Still, Turgel said that her union probably would not hold up contract ratification over the policy.
"We don't have a problem with excessive absenteeism," she said. "We know if somebody does have to be out for a long time, they do get a doctor's note."
Police officers recently settled a contract including the doctor's-note clause.
"We don't have a lot of sick-time use," said Jay Babcock, patrolmen's union president. "The same problem doesn't exist in the police department."
City officials said they enforce the doctor's-note provision with teachers and police officers only in cases where they suspect chronic sick-time abuse.

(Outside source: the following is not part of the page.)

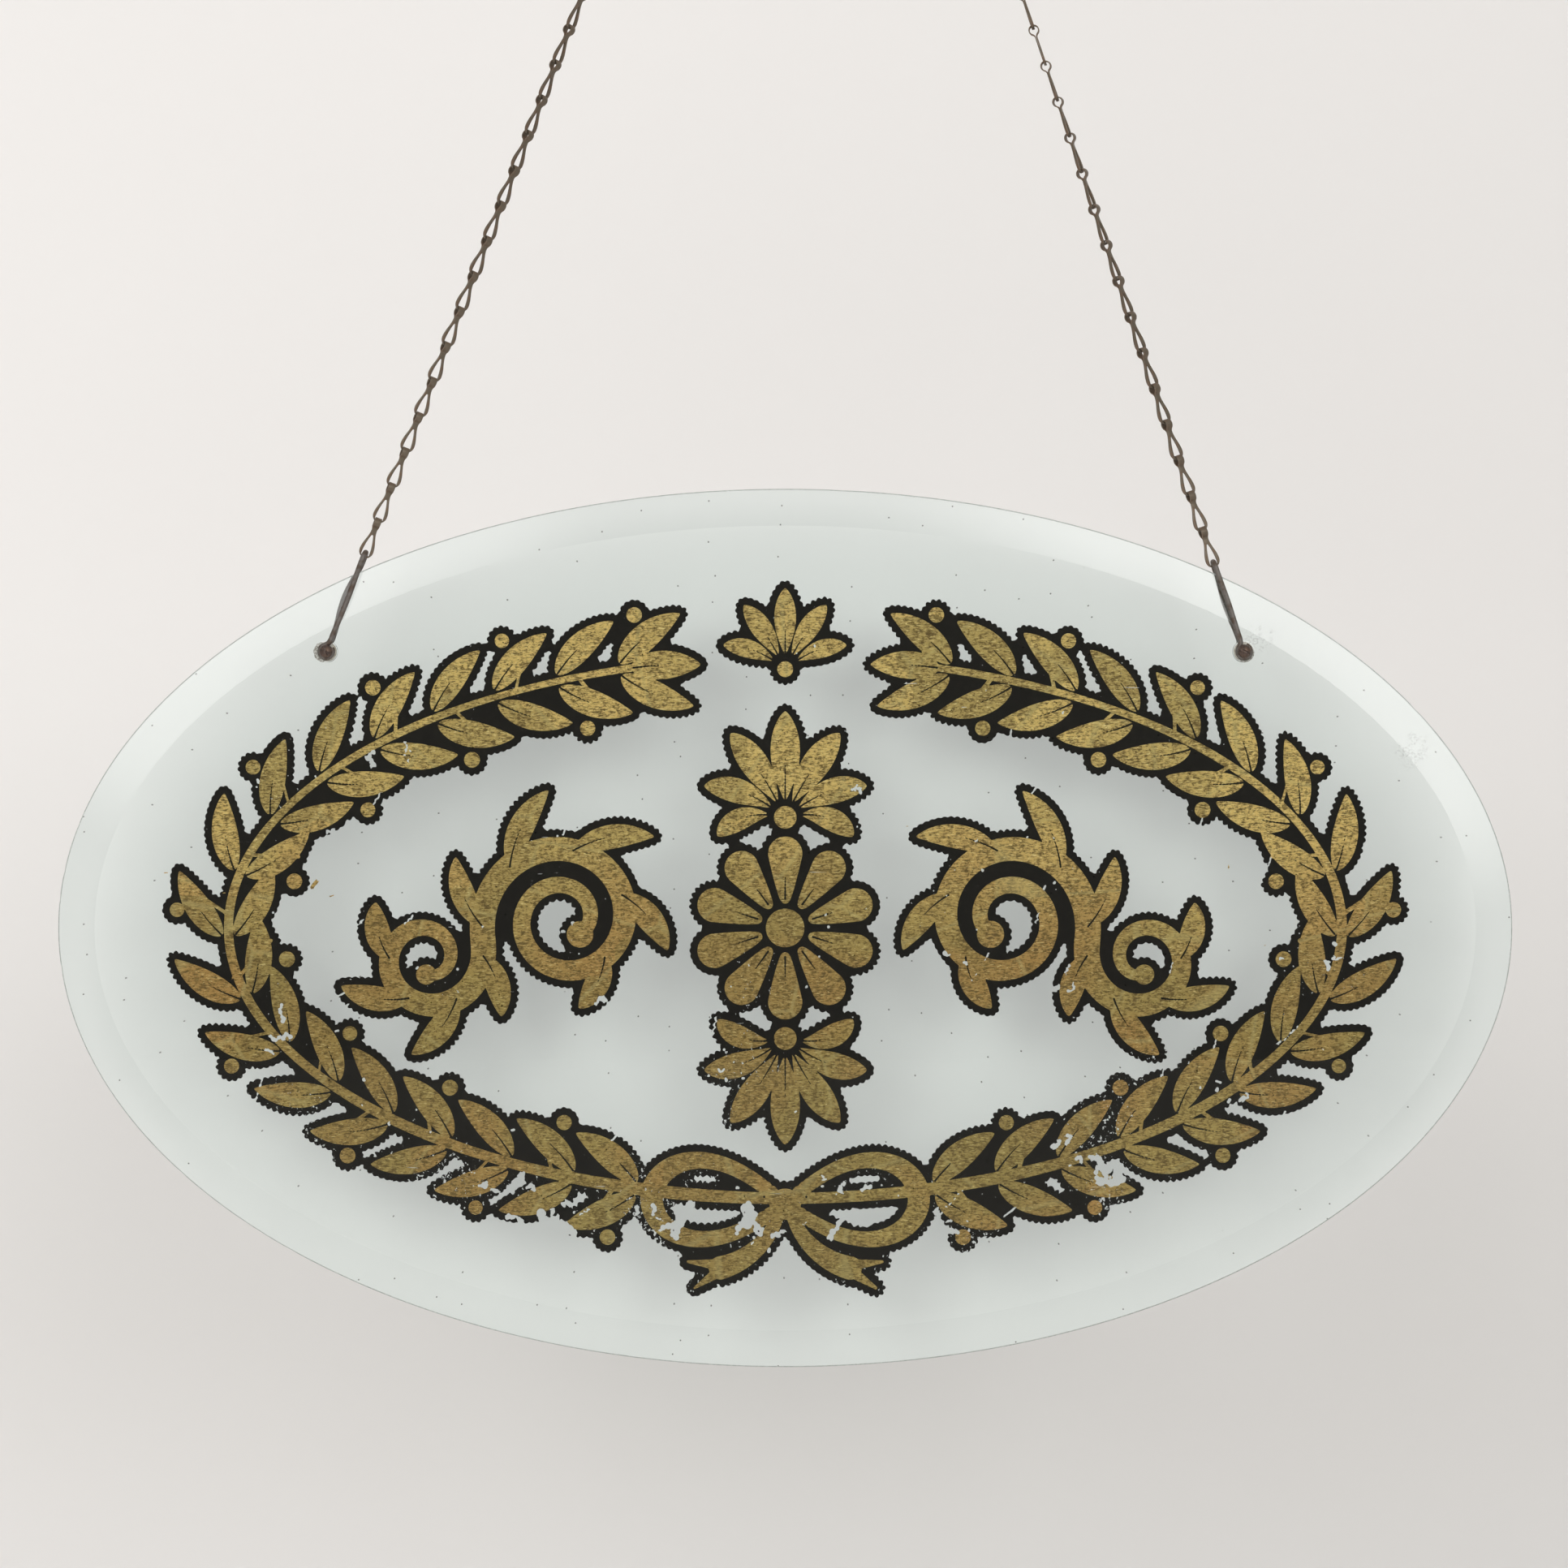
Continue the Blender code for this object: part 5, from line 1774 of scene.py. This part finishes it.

Capello said firefighters have offered a compromise under which the city could demand a note if a firefighter has called in sick more than three times in a year.
Jeremy Solomon, city spokesman, said it was improper for him to comment on negotiations. "This is a matter for bargaining, not a matter for back-and-forth in the newspaper," he said.
Last April, the firefighters union filed for arbitration with the state's Joint Labor Management Committee, which handles such deadlocks. Mediation has begun, and the committee will decide whether the city and the union must face binding arbitration.
Arbitration has already begun over a grievance involving the four firefighters who had their pay docked.
The next bargaining session is scheduled for Jan. 2, with others set for February, March, and May.
Meanwhile, the elephant in the room is the question of whether firefighters use the sick time in order to work on other jobs.
Capello says that about half the force have second jobs.
"I'm a carpenter," Capello said.
Capello says the firefighters need the extra money to pay their bills. The average firefighter makes $63,985 per year, including stipends, education pay, nighttime differential, and health insurance. That figure does not include overtime.
Capello said firefighters do not abuse the sick-time policy in order to work their second jobs.
"All our members know, even our younger members, these sick days are very important to your life," he said. "They're not to be abused, not to be used inappropriately."
Cohen declined to comment on that issue.